ICSID Convention and New York Convention
Gabon is a member state of the International Centre for the Settlement of Investment Disputes (ICSID) and a signatory to the 1958 Convention on the Recognition and Enforcement of Foreign Arbitral Awards (New York Convention).
The 1965 Code of Civil Procedure provides for various means of enforcement of judgments (both foreign and domestic), depending on the nature of the decree or decision.
Investor-State Dispute Settlement
The Gabonese government is a signatory to investment agreements in which international arbitration under those investment agreements is recognized.

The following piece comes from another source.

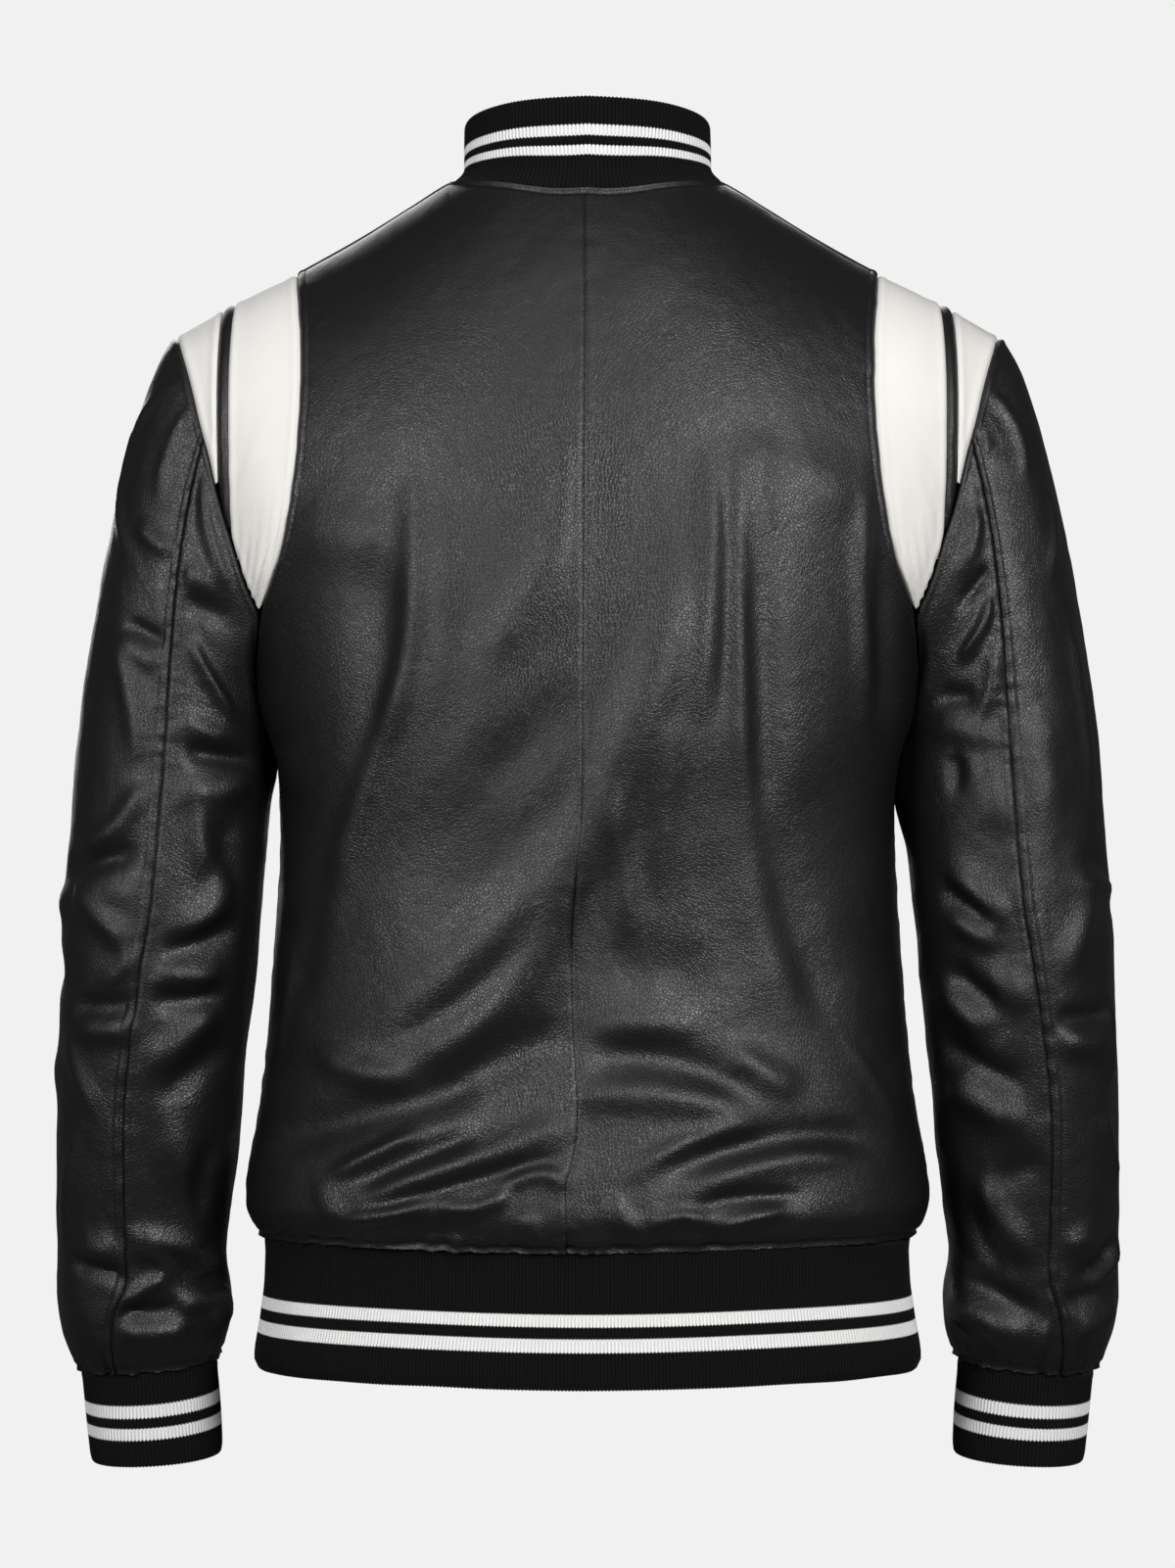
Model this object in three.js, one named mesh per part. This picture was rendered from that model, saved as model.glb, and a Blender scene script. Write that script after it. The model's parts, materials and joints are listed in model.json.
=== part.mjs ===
// A varsity jacket in black leather, with white shoulder insets and a rib-knit collar, cuffs and hem.
// It is filled out as when it is worn: arms hanging, front closed by snaps on a placket.
// Millimetres, +Z up. The front faces -Y and the wearer's left is +X.
// The origin is the middle of the neck's base, level with the neck ends of the shoulder seams.

import * as THREE from "three";

// Walls
const LEATHER = 2;
const RIB = 3;
const PLACKET = 1.8;
const SEAM_GAP = 0.3;

// Heights of the seams round the body
const HEM_EDGE = -675;
const HEM_SEAM = -599;
const ARMPIT = -300;

// The body's section is a rounded oval: 2 would be an ellipse, and more is squarer.
const OVAL = 2.35;
// The same for the arch that a lengthwise cut makes over the shoulder.
const BACK_ARCH = 2.2;
const CHEST_ARCH = 1.7;
const SHOULDER_ARCH = 2.1;

// The neck seam, seen from above
const NECK_WIDE = 79;
const NECK_BACK = 60;
const NECK_FRONT = 78;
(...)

Gabon does not have a BIT with the United States, and there is no pattern of investment disputes involving U.S. companies. There are no recent cases of foreign arbitral awards issued against the government, or instances of local courts enforcing such awards. There is no history of extrajudicial action against foreign investors.
International Commercial Arbitration and Foreign Courts
No alternative dispute resolution options exist within Gabon. Investment disputes are generally negotiated directly with the governmental entity involved, without the parties having to resort to legal action.
There is no domestic arbitration body within the country. Local courts recognize foreign arbitral awards, but enforcement may be difficult. There are no cases of state-owned enterprises (SOEs) being involved investment disputes in the court system.
Gabon has a bankruptcy law, but it is not well developed. In the World Bank's Doing Business Report, Gabon ranks 123 out of 189 economies on the ease of resolving insolvency.
Gabon’s bankruptcy law is based on OHADA regulations. According to Section 3: Art 234-239 of OHADA’s Uniform Insolvency Act, creditors and equity shareholders, collectively or individually, may designate trustees to lodge complaints or claims to the commercial court. These laws criminalize bankruptcy, and the OHADA regulations grant Gabon the discretion to apply its own sentences.